• _OBJECTIVE_: Quote exactly, and only, the lines of the material below from the line with "makeLeftSide(headphones);" through the line with "points = [vertex.co".

* start SUPPLIED RECORDS *

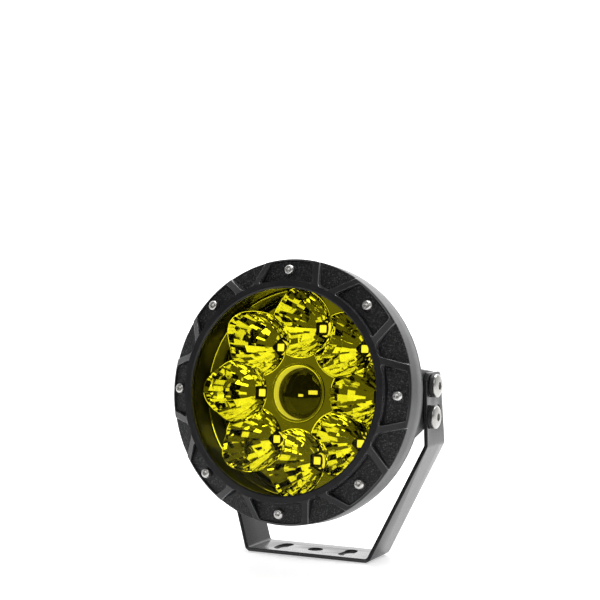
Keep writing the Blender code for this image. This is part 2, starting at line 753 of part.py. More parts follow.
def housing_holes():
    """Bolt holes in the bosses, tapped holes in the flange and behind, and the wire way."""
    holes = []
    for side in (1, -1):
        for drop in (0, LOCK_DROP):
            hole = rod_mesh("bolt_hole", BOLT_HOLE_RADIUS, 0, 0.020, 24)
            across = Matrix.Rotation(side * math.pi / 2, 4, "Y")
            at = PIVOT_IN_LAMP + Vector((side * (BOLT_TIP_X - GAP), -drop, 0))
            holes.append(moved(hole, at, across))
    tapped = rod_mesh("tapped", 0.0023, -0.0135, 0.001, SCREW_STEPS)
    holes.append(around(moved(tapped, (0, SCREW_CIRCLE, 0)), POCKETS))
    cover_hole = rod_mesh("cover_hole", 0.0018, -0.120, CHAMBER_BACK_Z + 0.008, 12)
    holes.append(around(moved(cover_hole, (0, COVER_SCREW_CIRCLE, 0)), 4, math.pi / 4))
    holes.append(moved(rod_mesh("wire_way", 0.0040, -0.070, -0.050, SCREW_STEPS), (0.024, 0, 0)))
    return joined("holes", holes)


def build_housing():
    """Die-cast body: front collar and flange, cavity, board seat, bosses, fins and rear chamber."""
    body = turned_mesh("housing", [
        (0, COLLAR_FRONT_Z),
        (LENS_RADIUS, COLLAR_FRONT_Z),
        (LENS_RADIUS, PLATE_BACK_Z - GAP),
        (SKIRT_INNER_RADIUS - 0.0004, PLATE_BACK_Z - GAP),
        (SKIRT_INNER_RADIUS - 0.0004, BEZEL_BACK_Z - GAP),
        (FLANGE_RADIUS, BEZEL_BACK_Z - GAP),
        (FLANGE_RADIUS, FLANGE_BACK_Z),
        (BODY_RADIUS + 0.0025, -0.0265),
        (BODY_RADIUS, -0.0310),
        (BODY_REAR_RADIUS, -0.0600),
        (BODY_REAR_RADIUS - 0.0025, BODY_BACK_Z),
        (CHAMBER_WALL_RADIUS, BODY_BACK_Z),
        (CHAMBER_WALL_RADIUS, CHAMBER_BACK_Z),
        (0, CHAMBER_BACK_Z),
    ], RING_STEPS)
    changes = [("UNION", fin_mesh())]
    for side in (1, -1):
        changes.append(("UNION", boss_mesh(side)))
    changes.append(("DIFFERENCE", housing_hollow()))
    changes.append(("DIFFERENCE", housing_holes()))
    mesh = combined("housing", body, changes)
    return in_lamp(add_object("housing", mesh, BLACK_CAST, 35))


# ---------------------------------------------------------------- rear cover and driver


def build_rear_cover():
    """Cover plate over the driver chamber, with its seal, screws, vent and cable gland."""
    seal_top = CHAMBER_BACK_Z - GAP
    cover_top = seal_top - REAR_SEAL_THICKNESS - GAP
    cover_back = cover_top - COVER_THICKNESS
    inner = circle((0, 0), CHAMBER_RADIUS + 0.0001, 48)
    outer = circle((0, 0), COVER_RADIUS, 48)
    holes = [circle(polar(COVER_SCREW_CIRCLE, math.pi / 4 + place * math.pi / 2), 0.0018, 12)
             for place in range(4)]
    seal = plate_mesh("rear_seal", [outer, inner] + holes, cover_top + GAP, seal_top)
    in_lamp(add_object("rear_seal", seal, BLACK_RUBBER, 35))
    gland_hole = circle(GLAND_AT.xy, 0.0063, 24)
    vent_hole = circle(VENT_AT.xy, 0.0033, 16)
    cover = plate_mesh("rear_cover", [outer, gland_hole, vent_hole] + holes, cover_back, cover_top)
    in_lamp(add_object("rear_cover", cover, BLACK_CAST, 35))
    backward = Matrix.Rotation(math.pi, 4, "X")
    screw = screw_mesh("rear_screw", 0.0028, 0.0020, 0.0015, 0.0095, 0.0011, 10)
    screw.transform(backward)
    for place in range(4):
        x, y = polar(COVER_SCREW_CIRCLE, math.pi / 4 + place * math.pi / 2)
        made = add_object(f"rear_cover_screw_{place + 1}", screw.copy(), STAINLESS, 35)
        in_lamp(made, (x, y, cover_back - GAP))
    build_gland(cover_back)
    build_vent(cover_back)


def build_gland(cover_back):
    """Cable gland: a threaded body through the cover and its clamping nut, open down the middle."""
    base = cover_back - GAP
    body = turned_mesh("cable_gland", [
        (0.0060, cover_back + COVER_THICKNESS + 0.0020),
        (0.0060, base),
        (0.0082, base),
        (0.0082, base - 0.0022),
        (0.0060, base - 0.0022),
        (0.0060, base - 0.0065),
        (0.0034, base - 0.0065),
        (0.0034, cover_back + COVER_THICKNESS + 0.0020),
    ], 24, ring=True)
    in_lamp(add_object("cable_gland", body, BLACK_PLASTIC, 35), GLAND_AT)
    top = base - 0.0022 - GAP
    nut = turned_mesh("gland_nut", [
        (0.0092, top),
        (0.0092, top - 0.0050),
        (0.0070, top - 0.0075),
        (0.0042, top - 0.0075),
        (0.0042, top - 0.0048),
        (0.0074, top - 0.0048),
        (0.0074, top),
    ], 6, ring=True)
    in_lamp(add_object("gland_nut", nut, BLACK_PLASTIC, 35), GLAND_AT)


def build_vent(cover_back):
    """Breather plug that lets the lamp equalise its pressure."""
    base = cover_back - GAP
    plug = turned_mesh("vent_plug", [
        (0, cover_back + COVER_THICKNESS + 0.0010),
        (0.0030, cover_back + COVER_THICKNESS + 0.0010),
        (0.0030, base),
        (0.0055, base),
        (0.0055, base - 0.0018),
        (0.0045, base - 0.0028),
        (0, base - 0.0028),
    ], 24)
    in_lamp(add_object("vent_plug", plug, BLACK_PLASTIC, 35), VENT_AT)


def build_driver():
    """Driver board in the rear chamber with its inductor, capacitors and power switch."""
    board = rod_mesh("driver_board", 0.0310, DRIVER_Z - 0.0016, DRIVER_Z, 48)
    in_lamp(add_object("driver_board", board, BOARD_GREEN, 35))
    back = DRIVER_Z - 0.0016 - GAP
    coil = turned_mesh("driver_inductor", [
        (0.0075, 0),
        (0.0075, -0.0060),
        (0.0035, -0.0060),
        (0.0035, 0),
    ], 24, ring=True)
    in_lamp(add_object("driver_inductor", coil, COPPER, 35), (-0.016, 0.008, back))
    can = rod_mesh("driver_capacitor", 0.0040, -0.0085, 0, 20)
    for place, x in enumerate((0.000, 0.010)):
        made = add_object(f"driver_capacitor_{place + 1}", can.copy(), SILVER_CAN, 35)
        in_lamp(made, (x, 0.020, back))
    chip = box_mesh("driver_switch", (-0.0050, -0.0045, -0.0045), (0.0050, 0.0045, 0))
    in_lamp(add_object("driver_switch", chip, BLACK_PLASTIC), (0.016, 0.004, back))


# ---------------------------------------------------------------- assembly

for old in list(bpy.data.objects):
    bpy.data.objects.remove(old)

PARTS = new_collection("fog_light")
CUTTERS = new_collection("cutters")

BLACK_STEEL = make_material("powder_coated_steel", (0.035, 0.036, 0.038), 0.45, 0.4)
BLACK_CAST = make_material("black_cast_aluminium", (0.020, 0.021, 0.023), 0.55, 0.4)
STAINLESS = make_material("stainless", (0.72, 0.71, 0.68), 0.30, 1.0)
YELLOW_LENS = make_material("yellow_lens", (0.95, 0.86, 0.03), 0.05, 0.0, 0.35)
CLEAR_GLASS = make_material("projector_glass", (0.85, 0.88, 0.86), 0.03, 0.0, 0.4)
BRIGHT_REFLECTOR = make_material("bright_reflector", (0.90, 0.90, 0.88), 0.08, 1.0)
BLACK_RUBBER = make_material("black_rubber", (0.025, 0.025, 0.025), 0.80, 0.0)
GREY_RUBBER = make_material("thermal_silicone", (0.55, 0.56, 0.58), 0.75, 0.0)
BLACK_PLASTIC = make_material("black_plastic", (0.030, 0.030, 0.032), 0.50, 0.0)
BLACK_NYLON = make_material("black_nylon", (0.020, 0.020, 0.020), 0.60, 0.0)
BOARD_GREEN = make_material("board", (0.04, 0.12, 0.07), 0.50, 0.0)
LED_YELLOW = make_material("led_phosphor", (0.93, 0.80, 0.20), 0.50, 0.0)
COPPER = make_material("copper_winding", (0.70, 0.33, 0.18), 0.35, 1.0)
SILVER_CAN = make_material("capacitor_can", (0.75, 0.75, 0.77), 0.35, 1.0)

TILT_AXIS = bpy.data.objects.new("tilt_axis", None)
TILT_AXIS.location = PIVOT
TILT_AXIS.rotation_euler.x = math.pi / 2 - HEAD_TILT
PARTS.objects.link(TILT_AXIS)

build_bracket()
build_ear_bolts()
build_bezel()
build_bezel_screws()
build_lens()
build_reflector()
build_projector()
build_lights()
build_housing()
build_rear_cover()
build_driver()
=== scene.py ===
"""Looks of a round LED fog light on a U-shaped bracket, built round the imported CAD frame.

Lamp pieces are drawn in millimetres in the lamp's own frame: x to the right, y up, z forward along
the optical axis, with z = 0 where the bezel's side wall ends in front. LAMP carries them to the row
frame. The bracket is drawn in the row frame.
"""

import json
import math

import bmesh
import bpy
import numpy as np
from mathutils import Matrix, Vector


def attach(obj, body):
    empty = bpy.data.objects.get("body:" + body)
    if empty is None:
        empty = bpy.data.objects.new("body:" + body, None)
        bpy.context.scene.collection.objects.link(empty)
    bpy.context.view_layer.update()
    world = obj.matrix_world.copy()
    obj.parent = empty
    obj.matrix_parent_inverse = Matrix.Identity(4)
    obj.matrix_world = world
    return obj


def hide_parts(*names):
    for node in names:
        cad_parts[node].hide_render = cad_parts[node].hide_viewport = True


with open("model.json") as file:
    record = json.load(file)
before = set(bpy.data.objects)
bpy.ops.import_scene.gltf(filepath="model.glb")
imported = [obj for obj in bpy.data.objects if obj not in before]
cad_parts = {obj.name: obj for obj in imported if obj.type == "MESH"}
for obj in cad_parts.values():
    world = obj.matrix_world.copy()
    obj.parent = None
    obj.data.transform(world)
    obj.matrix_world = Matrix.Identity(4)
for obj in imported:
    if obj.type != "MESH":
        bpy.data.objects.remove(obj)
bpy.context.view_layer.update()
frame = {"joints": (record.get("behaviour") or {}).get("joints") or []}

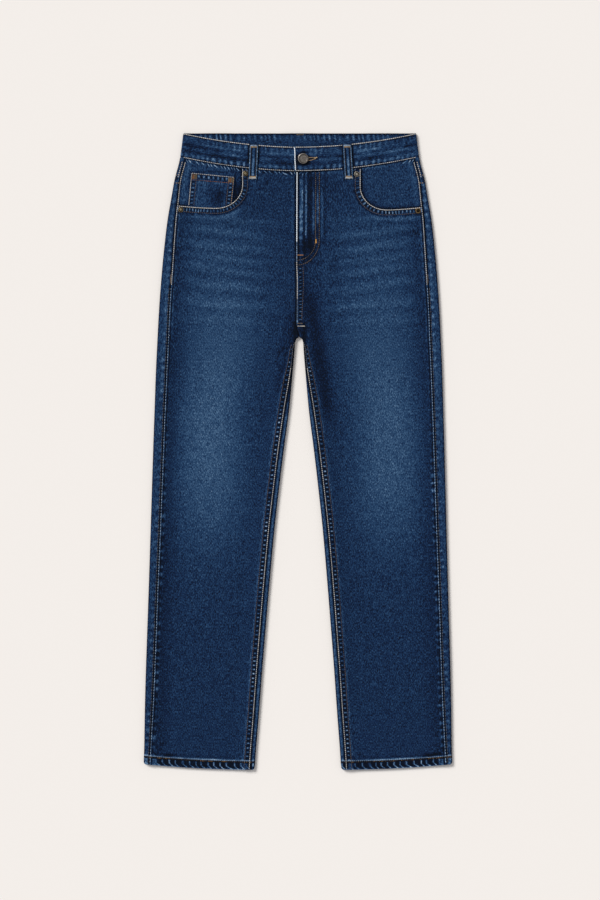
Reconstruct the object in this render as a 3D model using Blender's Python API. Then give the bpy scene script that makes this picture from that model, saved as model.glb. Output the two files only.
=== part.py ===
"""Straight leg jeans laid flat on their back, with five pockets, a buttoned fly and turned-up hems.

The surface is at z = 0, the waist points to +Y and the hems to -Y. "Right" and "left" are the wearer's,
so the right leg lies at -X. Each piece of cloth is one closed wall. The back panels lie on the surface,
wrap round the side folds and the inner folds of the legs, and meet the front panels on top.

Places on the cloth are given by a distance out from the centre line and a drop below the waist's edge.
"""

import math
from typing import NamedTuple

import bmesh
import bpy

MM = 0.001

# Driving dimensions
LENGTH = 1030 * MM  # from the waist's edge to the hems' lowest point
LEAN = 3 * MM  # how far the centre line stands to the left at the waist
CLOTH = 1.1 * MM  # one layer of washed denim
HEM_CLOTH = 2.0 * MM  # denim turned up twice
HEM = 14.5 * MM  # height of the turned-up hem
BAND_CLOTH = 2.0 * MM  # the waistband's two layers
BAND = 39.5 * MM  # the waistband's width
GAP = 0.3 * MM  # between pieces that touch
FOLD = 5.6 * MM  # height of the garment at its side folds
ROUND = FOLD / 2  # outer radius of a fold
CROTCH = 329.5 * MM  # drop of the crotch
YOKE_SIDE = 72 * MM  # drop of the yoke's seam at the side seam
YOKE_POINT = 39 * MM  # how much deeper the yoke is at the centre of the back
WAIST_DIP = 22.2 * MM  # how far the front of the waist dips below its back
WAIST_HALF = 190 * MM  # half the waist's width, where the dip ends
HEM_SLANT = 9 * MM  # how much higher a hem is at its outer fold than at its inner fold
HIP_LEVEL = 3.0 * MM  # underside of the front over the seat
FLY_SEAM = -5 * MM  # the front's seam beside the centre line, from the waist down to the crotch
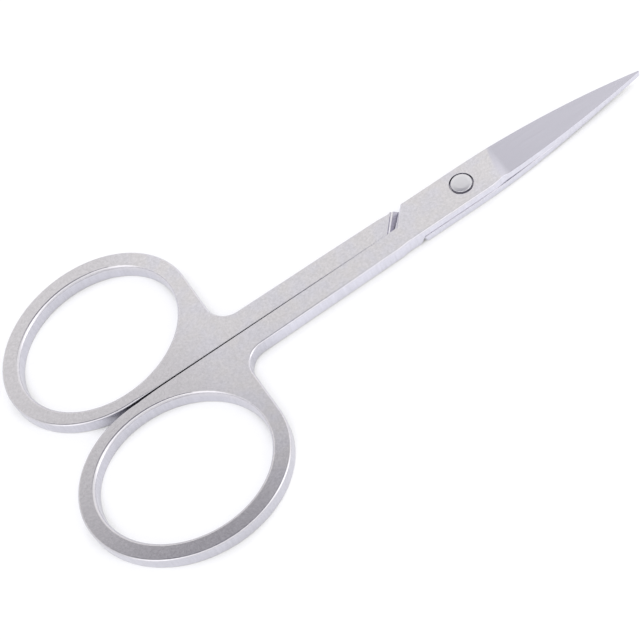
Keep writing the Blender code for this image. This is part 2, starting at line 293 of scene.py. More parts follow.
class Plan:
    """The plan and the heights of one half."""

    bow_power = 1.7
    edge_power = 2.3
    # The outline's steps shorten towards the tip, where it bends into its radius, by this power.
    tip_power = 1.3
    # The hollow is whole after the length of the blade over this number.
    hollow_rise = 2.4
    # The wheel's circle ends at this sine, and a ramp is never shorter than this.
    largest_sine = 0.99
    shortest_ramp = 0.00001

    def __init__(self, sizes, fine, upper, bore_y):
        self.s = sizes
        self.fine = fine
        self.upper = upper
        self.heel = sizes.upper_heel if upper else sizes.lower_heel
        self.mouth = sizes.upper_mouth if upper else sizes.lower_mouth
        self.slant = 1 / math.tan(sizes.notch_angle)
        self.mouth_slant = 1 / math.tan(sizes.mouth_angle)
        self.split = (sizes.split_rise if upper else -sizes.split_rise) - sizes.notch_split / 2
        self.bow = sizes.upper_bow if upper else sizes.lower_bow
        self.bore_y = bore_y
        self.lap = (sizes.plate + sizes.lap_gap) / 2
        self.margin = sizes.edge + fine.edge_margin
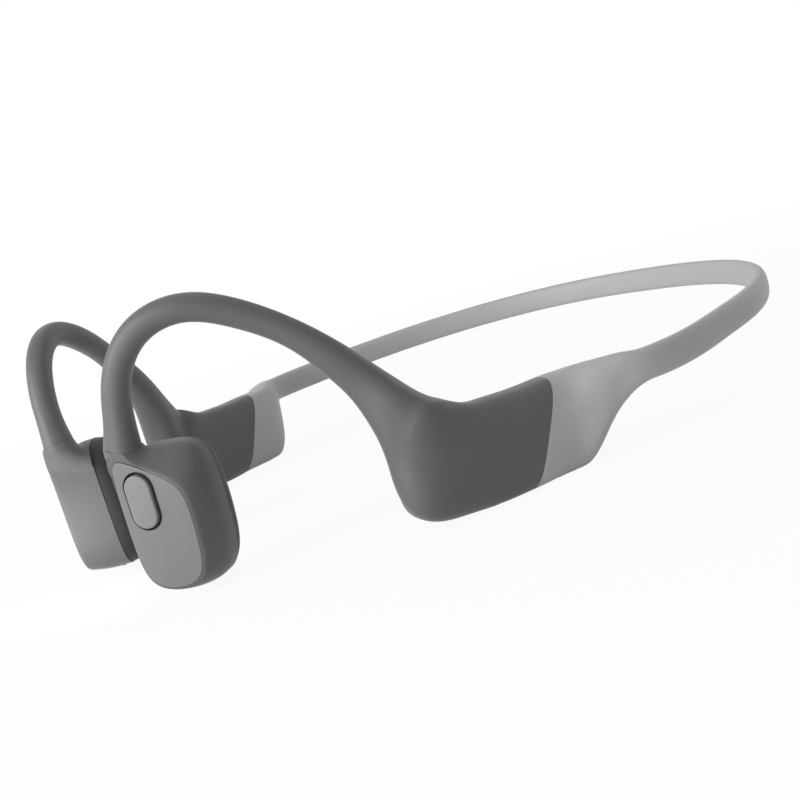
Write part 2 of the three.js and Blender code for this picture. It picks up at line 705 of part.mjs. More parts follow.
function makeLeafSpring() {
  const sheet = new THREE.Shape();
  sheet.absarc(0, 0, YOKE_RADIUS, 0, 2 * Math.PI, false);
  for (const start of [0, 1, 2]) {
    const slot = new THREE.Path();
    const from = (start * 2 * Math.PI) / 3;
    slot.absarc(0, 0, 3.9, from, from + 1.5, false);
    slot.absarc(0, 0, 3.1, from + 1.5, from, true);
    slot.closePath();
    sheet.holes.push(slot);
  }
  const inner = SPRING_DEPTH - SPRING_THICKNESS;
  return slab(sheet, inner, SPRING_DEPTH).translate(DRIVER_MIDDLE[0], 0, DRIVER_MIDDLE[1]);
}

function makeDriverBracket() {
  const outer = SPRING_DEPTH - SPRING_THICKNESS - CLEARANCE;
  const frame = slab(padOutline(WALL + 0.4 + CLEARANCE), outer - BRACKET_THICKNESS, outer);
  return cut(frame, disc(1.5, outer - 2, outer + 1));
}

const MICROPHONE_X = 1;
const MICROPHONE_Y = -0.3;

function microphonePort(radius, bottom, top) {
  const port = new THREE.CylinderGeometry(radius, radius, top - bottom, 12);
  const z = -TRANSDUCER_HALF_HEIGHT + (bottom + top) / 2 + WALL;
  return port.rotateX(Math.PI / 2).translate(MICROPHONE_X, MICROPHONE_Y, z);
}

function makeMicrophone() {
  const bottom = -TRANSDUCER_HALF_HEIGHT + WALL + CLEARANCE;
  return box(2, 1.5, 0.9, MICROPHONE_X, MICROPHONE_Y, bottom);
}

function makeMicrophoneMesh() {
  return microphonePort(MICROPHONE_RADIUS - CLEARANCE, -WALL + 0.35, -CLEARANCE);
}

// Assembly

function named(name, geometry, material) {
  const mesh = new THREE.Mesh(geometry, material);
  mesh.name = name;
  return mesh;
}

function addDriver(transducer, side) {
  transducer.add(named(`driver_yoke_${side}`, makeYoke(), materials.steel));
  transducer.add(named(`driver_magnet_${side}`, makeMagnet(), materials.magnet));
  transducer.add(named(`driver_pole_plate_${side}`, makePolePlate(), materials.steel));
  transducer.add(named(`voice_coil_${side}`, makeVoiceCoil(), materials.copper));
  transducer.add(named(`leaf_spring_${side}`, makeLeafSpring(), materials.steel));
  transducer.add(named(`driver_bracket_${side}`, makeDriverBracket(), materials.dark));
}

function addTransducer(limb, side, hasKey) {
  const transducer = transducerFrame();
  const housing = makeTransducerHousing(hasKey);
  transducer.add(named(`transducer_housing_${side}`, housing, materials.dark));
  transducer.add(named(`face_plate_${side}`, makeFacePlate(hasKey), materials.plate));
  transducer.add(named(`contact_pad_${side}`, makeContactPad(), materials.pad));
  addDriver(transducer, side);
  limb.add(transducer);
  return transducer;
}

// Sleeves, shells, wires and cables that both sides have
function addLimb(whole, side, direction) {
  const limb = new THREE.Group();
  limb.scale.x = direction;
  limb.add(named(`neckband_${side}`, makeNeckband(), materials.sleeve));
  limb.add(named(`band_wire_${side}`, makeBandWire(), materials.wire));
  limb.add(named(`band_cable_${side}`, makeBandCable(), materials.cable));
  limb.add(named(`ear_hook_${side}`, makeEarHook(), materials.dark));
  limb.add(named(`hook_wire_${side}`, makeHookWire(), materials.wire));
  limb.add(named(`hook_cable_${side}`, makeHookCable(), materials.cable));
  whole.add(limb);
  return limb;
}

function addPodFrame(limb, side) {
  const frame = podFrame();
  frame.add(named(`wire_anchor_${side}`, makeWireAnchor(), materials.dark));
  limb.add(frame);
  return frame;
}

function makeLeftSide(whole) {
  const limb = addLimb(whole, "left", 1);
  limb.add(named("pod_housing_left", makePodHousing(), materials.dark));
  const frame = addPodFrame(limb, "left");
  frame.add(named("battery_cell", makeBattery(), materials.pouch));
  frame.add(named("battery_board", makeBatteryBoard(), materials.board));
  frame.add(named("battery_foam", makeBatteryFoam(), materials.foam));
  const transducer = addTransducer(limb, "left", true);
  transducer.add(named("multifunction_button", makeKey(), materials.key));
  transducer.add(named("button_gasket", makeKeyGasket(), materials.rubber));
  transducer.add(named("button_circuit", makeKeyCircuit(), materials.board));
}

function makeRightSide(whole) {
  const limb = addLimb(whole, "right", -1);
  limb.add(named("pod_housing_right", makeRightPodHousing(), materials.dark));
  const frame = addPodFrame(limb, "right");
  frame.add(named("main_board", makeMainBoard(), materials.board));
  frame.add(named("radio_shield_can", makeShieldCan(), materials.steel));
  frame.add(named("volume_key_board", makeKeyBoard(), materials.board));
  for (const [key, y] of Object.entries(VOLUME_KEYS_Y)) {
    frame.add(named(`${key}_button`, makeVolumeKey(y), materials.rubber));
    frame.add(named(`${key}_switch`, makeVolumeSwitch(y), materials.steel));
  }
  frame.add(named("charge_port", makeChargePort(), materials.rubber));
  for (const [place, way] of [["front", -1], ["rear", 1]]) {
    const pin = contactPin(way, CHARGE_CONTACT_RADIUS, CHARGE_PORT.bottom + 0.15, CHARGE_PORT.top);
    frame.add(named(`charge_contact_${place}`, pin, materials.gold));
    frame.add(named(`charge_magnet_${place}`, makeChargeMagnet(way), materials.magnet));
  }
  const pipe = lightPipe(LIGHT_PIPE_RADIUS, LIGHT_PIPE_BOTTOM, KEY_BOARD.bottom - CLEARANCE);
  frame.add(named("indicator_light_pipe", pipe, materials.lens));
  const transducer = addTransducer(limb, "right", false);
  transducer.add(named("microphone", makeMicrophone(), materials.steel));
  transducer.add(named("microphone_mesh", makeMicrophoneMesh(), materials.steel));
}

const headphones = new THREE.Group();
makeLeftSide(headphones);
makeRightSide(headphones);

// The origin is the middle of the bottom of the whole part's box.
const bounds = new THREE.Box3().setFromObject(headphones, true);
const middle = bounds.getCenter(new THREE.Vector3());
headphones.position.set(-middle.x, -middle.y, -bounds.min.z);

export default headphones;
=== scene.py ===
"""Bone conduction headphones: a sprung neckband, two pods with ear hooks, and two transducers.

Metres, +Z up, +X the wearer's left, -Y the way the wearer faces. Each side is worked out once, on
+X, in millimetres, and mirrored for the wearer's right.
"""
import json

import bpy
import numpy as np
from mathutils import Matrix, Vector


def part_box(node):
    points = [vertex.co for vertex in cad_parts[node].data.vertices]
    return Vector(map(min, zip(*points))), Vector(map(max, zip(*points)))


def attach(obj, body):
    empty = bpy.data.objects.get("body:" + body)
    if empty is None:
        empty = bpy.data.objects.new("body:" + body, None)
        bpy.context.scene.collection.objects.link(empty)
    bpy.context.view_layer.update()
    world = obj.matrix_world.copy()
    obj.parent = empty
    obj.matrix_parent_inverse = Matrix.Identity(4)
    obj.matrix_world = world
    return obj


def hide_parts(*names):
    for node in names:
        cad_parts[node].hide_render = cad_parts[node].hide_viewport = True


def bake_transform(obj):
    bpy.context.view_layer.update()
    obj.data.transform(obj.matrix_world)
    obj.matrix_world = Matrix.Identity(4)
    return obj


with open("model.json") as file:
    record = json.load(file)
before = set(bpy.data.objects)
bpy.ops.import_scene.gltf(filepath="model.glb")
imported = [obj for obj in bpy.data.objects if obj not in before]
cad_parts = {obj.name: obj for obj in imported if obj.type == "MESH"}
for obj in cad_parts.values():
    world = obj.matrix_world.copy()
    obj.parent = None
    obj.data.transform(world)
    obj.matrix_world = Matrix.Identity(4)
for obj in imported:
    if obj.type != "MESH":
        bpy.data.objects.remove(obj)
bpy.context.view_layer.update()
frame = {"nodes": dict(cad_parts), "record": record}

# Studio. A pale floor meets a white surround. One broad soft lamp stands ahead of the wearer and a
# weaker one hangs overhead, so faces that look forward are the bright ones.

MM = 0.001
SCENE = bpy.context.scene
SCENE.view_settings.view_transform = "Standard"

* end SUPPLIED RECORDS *

• _OUTPUT OF THE EXERCISE_:
makeLeftSide(headphones);
makeRightSide(headphones);

// The origin is the middle of the bottom of the whole part's box.
const bounds = new THREE.Box3().setFromObject(headphones, true);
const middle = bounds.getCenter(new THREE.Vector3());
headphones.position.set(-middle.x, -middle.y, -bounds.min.z);

export default headphones;
=== scene.py ===
"""Bone conduction headphones: a sprung neckband, two pods with ear hooks, and two transducers.

Metres, +Z up, +X the wearer's left, -Y the way the wearer faces. Each side is worked out once, on
+X, in millimetres, and mirrored for the wearer's right.
"""
import json

import bpy
import numpy as np
from mathutils import Matrix, Vector


def part_box(node):
    points = [vertex.co for vertex in cad_parts[node].data.vertices]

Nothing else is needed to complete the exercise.